July 22, 2011, 4:08 pm

A newly enacted law in the state of Washington now gives children conceived through donated ova and sperm (obtained from agencies and clinics in Washington) the right to access donor information and medical histories. There is an “opt out” provision, but more clinics are moving toward instituting similar measures. The demand to know who’s your daddy or mommy for that matter is huge and only likely to increase given the robust use of assisted reproductive technology (ART) in the United States and wide use of the Internet to track down everything, from rare memorabilia to parents.

The law dramatically departs from traditional ways of going about regulating assisted reproduction. For starters, there aren’t any regulations at the federal level, except that clinics must report their “success rates.” Even that reporting is a little dubious—after all knowing that a child was successfully conceived tells us very little at all about physical and cognitive development after birth. And, while legislatures have actively pursued other ways to monitor and control women’s reproduction, including passing broad criminal laws that ostensibly could hold women liable if they harmed their fetuses by falling down steps, relatively minimal attention has been given to regulating assisted reproduction. With an estimated million or more children living in the United States born through donated sperm and ova, the time has come to figure out what models make the most sense.

In parts of Europe identity disclosure is mandatory. One justification for the disclosure is to help facilitate better information gathering in cases of illness or debilitating genetic medical conditions. But kids want to know about their genetic relationships not only to figure out if they might have a genetic predisposition for heart disease. Indeed it’s simply personal. Kids want to know where they came from.

The challenge for the ART industry and American consumers who use it is figuring out how to reconcile our social and legal commitments to privacy and contract. What about if those who contracted for services don’t want their kids to know they were born through ART or surrogacy? Will donors stop providing these types of highly intimate, but clearly very much in demand services if they have to disclose? Economists call that possibility “crowding out.” It means that traditional donors may exit the system for fear of identification and they may be replaced by a possibly less “ideal” but more willing group of donors.

This brave, modern era takes us into the space of reconsidering what it truly means to be a father or a mother.

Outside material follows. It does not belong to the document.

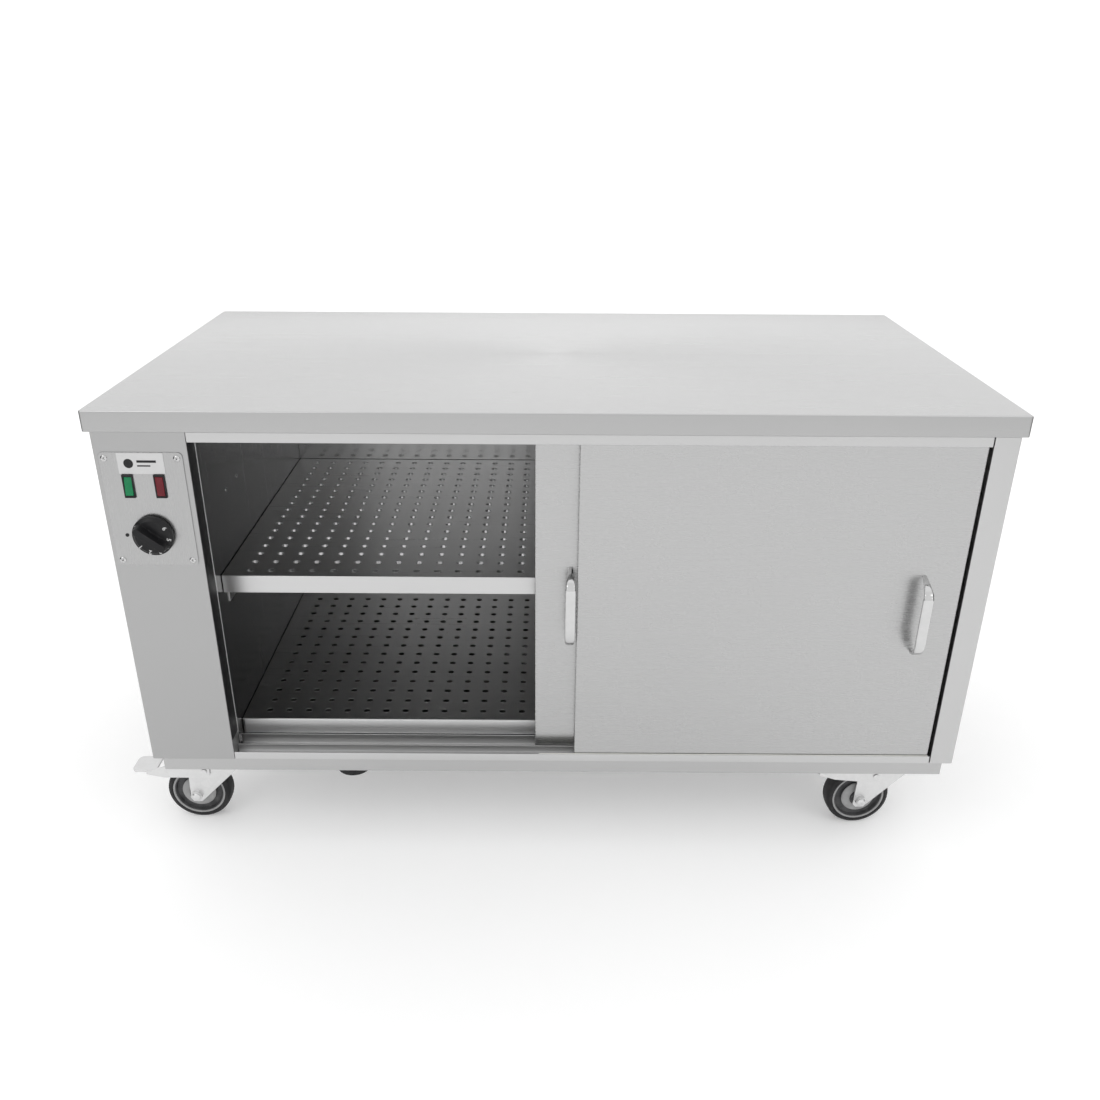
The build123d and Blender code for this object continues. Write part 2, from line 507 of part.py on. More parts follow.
# ---------------------------------------------------------------- doors
DOORS = {
    "right_door": (RIGHT_DOOR_LEFT, RIGHT_DOOR_DEPTH, RIGHT_HANDLE_X),
    "left_door": (LEFT_DOOR_LEFT, LEFT_DOOR_DEPTH, LEFT_HANDLE_X),
}
for door_name, (left, depth, handle_x) in DOORS.items():
    right = left + DOOR_WIDTH
    rear = depth + DOOR_THICK
    with BuildPart() as skin:
        block(left, right, depth, rear, DOOR_BOTTOM, DOOR_TOP)
        fillet(skin.edges().filter_by(Axis.Z).group_by(Axis.Y)[0], 1.6)
        block(left + DOOR_SKIN, right - DOOR_SKIN, depth + DOOR_SKIN, rear,
              DOOR_BOTTOM + DOOR_SKIN, DOOR_TOP - DOOR_SKIN, mode=Mode.SUBTRACT)
    save(skin, f"{door_name}_skin")

    with BuildPart() as liner:
        inset = DOOR_SKIN + 0.3
        block(left + inset, right - inset, rear - DOOR_SKIN, rear,
              DOOR_BOTTOM + inset, DOOR_TOP - inset)
        for x in (left + 90.0, right - 90.0 - 30.0):
            block(x, x + 30.0, depth + DOOR_SKIN, rear - DOOR_SKIN, DOOR_BOTTOM + inset, DOOR_TOP - inset)
    save(liner, f"{door_name}_liner")

    with BuildPart() as glides:
        for x in (left + 30.0, right - 60.0):
            block(x, x + 30.0, depth + 3, rear - 3, 165.0, DOOR_BOTTOM)
            block(x, x + 30.0, depth + 3, rear - 3, DOOR_TOP, 659.8)
    save(glides, f"{door_name}_glides")

    with BuildPart() as handle:
        reach = depth - HANDLE_REACH
        slope = 17.0
        outline = [(depth, HANDLE_LOW), (reach + 3.0, HANDLE_LOW + slope - 3.5),
                   (reach, HANDLE_LOW + slope + 3.0), (reach, HANDLE_HIGH - slope - 1.0),
                   (depth - 4.0, HANDLE_HIGH), (depth, HANDLE_HIGH),
                   (depth, HANDLE_HIGH - 10.0), (reach + HANDLE_BAR, HANDLE_HIGH - slope - 5.5),
                   (reach + HANDLE_BAR, HANDLE_LOW + slope + 5.5), (depth, HANDLE_LOW + 10.0)]
        run_x(outline, handle_x - HANDLE_WIDTH / 2, handle_x + HANDLE_WIDTH / 2)
        front_band = handle.edges().filter_by(Axis.Z).group_by(Axis.Y)[0]
        fillet(front_band, 2.0)
    save(handle, f"{door_name}_handle")

# ---------------------------------------------------------------- castors
CASTORS = {
    "front_left": (-CASTOR_X, CASTOR_DEPTH_FRONT, 0.0, True),
    "front_right": (CASTOR_X, CASTOR_DEPTH_FRONT, 4.5, True),
    "rear_left": (-CASTOR_X, CASTOR_DEPTH_REAR, 0.0, False),
    "rear_right": (CASTOR_X, CASTOR_DEPTH_REAR, 0.0, False),
}
HALF_WHEEL = WHEEL_WIDTH / 2
AXLE_BORE = AXLE_RADIUS + RUNNING
LEG_OUTER = LEG_INNER + LEG_THICK


def frame_of(corner):
    """Frame on the castor's swivel axis at floor level, turned as the castor stands."""
    x, depth, turn, _ = CASTORS[corner]
    return Location((x, y_at(depth), 0), turn)


def upright_face(y):
    """Local plane facing -Y at this local Y, with X along the castor and Y up."""
    return Plane(origin=(0, y, 0), x_dir=(1, 0, 0), z_dir=(0, -1, 0))


with BuildPart() as castor_plates:
    for corner in CASTORS:
        x, depth, _, _ = CASTORS[corner]
        with Locations((x, y_at(depth), PLINTH_BOTTOM - 1.75)):
            Box(96.0, 80.0, 3.5)
        rod_z(x, depth, 30.0, 124.5, 129.0)
        rod_z(x, depth, 26.0, 129.0, PLINTH_BOTTOM - 3.5)
        rod_z(x, depth, KINGPIN_RADIUS, 114.0, 124.5)
        rod_z(x, depth, 9.0, 114.0, 120.4)
        with Locations((x, y_at(depth), PLINTH_BOTTOM - 1.75)):
            with GridLocations(74.0, 58.0, 2, 2):
                Cylinder(4.2, 3.5, mode=Mode.SUBTRACT)
    fillet(castor_plates.edges().filter_by(Axis.Z).filter_by(
        lambda e: abs(e.length - 3.5) < 0.01 and e.geom_type == GeomType.LINE), 6.0)
save(castor_plates, "castor_plates")

with BuildPart() as castor_bolts:
    for corner in CASTORS:
        x, depth, _, _ = CASTORS[corner]
        for dx in (-37.0, 37.0):
            for dy in (-29.0, 29.0):
                with BuildSketch(Plane.XY.offset(PLINTH_BOTTOM - 3.5)):
                    with Locations((x + dx, y_at(depth + dy))):
                        RegularPolygon(7.2, 6)
                extrude(amount=-5.0)
                rod_z(x + dx, depth + dy, 3.9, PLINTH_BOTTOM - 3.5, 154.0)
                with BuildSketch(Plane.XY.offset(PLINTH_BOTTOM + SHEET)):
                    with Locations((x + dx, y_at(depth + dy))):
                        RegularPolygon(7.2, 6)
                extrude(amount=6.0)
save(castor_bolts, "castor_bolts")

LEG = [(28.0, CROWN_TOP), (28.0, 97.0), (-TRAIL + 12.0, 43.0), (-TRAIL + 6.0, 37.5), (-TRAIL - 6.0, 37.5),
       (-TRAIL - 10.5, 43.0), (-47.0, 84.0), (-47.0, CROWN_TOP)]

for corner in CASTORS:
    with BuildPart() as fork_shape:
        for y in (-LEG_INNER, LEG_OUTER):
            with BuildSketch(upright_face(y)):
                with BuildLine():
                    Polyline(*LEG, close=True)
                make_face()
                with Locations((-TRAIL, WHEEL_RADIUS)):
                    Circle(AXLE_RADIUS + 0.1, mode=Mode.SUBTRACT)
            extrude(amount=LEG_THICK)
        with Locations((-9.5, 0, CROWN_TOP - 1.5)):
            Box(75.0, 2 * LEG_OUTER, 3.0)
        top_edges = fork_shape.faces().sort_by(Axis.Z)[-1].edges().filter_by(Axis.X)
        fillet(top_edges, 2.5)
        with Locations((0, 0, CROWN_TOP - 1.5)):
            Cylinder(KINGPIN_RADIUS + RUNNING, 3.0, mode=Mode.SUBTRACT)
        if CASTORS[corner][3]:
            for inner, outer, radius in ((LEG_INNER, 27.5, 2.5), (26.3, 27.8, 4.2)):
                for near, far in ((inner, outer), (-outer, -inner)):
                    with BuildSketch(upright_face(far)):
                        with Locations(PEDAL_PIVOT):
                            Circle(radius)
                    extrude(amount=far - near)
    with BuildPart() as axle_shape:
        with BuildSketch(upright_face(30.0)):
            with Locations((-TRAIL, WHEEL_RADIUS)):
                Circle(AXLE_RADIUS)
        extrude(amount=60.0)
        for y in (LEG_OUTER + 6.0, -LEG_OUTER):
            with BuildSketch(upright_face(y)):
                with Locations((-TRAIL, WHEEL_RADIUS)):
                    RegularPolygon(9.2, 6)
            extrude(amount=6.0)
    with BuildPart() as fork:
        add(fork_shape.part.moved(frame_of(corner)))
        add(axle_shape.part.moved(frame_of(corner)))
    save(fork, f"castor_{corner}_fork")

    with BuildPart() as hub_shape:
        with BuildSketch(Plane.XY):
            with BuildLine():
                Polyline((AXLE_BORE, -18.5), (13.0, -18.5), (14.0, -14.5), (23.5, -13.0), (25.0, -7.0),
                         (35.5, -7.0), (37.0, -12.8), (RIM_RADIUS, -12.8), (RIM_RADIUS, 12.8),
                         (37.0, 12.8), (35.5, 7.0), (25.0, 7.0), (23.5, 13.0), (14.0, 14.5),
                         (13.0, 18.5), (AXLE_BORE, 18.5), close=True)
            make_face()
        revolve(axis=Axis.Y)
    with BuildPart() as hub:
        add(hub_shape.part.moved(frame_of(corner) * Location((-TRAIL, 0, WHEEL_RADIUS))))
    save(hub, f"castor_{corner}_hub")

    with BuildPart() as tyre_shape:
        with BuildSketch(Plane.XY):
            with BuildLine():
                Polyline((RIM_RADIUS, -13.5), (WHEEL_RADIUS - 4.5, -HALF_WHEEL), (WHEEL_RADIUS - 1.2, -11.6),
                         (WHEEL_RADIUS, -7.5), (WHEEL_RADIUS, 7.5), (WHEEL_RADIUS - 1.2, 11.6),
                         (WHEEL_RADIUS - 4.5, HALF_WHEEL), (RIM_RADIUS, 13.5), close=True)
            make_face()
        revolve(axis=Axis.Y)
    with BuildPart() as tyre:
        add(tyre_shape.part.moved(frame_of(corner) * Location((-TRAIL, 0, WHEEL_RADIUS))))
    save(tyre, f"castor_{corner}_tyre")

    if not CASTORS[corner][3]:
        continue
    pivot_x, pivot_z = PEDAL_PIVOT
    arm_outer = PEDAL_ARM_INNER + PEDAL_ARM_THICK
    with BuildPart() as pedal_shape:
        for y in (-PEDAL_ARM_INNER, arm_outer):
            with BuildSketch(upright_face(y)):
                with BuildLine():
                    Polyline((-12.0, 104.0), (-12.0, 90.0), (-20.0, 85.0), (-84.0, 85.0), (-110.0, 90.5),
                             (-110.0, 97.0), (-66.0, 110.0), (-18.0, 110.0), close=True)
                make_face()
            extrude(amount=PEDAL_ARM_THICK)
            with BuildSketch(upright_face(y)):
                with Locations(PEDAL_PIVOT):
                    Circle(2.5 + RUNNING)
            extrude(amount=PEDAL_ARM_THICK, mode=Mode.SUBTRACT)
        with Locations((-104.5, 0, 92.2)):
            Box(13.0, 2 * arm_outer, 3.0)
        with Locations((-58.0, 0, 107.5)):
            Box(12.0, 2 * arm_outer, 4.0)
        with Locations((-122.5, 0, 92.2)):
            Box(27.0, 40.0, 3.0)
        tip = pedal_shape.edges().filter_by(Axis.Z).group_by(Axis.X)[0]
        fillet(tip, 9.0)
    with BuildPart() as pedal:
        lifted = (Location((pivot_x, 0, pivot_z)) * Location((0, 0, 0), (0, PEDAL_LIFT[corner], 0))
                  * Location((-pivot_x, 0, -pivot_z)))
        add(pedal_shape.part.moved(frame_of(corner) * lifted))
    save(pedal, f"castor_{corner}_pedal")
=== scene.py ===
"""Looks of a low heated food holding cabinet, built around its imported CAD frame.

The cabinet's sheet-metal parts are carried over from the frame with their edges rounded, the small
repeated fittings come from Geometry Nodes, and every surface gets a procedural finish.
"""

import json
import logging
import math
from dataclasses import dataclass, field
from enum import Enum
from typing import Any, ClassVar, Iterable, Optional, Sequence

import bmesh
import bpy
from mathutils import Matrix, Vector

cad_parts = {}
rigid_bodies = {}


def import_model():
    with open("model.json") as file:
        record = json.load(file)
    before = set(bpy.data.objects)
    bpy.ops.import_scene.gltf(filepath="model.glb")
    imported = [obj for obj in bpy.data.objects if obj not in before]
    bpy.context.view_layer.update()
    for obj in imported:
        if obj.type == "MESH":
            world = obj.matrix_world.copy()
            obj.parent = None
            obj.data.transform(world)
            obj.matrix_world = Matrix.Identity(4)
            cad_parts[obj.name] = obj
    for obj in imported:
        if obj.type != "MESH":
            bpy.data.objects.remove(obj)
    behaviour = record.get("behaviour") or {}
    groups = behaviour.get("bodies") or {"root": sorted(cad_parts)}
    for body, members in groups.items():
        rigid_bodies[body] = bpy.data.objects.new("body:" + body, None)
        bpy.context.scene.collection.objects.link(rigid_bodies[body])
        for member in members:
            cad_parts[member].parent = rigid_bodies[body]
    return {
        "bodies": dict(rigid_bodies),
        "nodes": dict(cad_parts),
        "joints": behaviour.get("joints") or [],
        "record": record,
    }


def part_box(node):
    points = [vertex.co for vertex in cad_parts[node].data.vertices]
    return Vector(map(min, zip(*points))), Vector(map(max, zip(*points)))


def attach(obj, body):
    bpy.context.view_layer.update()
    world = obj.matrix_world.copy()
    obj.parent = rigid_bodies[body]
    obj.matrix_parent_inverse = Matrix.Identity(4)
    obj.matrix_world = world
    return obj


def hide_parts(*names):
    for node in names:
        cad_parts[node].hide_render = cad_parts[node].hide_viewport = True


LOG = logging.getLogger("holding_cabinet")
MM = 0.001
HALF_DEPTH = 325.0
MERGE_DISTANCE = 2e-6  # metres between two points that are one corner
FLAT_BEND = 0.4  # degrees between two faces that are one plane
HEAD_BEND = 35.0  # degrees at which a fastener head's edge stays sharp
RING_BEND = 38.0  # the same for a turned ring
HANDLE_BEND = 40.0  # the same for a door handle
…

Wendy Kramer reported on ABC this week that her registry has connected one guy to over 70 kids. Once upon a time it made sense to think about “parents” as the ones who raised the kids. Now, it seems that children of technology may want something more and the state of Washington is the first to respond. Legally, the Washington law makes it easy—if you don’t want to disclose, opt out or simply don’t donate. But this becomes a bit tricky too. Remember adoption laws that once provided for anonymity—those became chipped away at the ground level long before legislatures got involved.

So, for now, when inquiring minds in Washington ask, “Who’s your daddy?,” children born through donor sperm and ova will have more than the parents at home to turn to or a bar code from a test tube. They will have a real name, but only time will tell if that means anything more.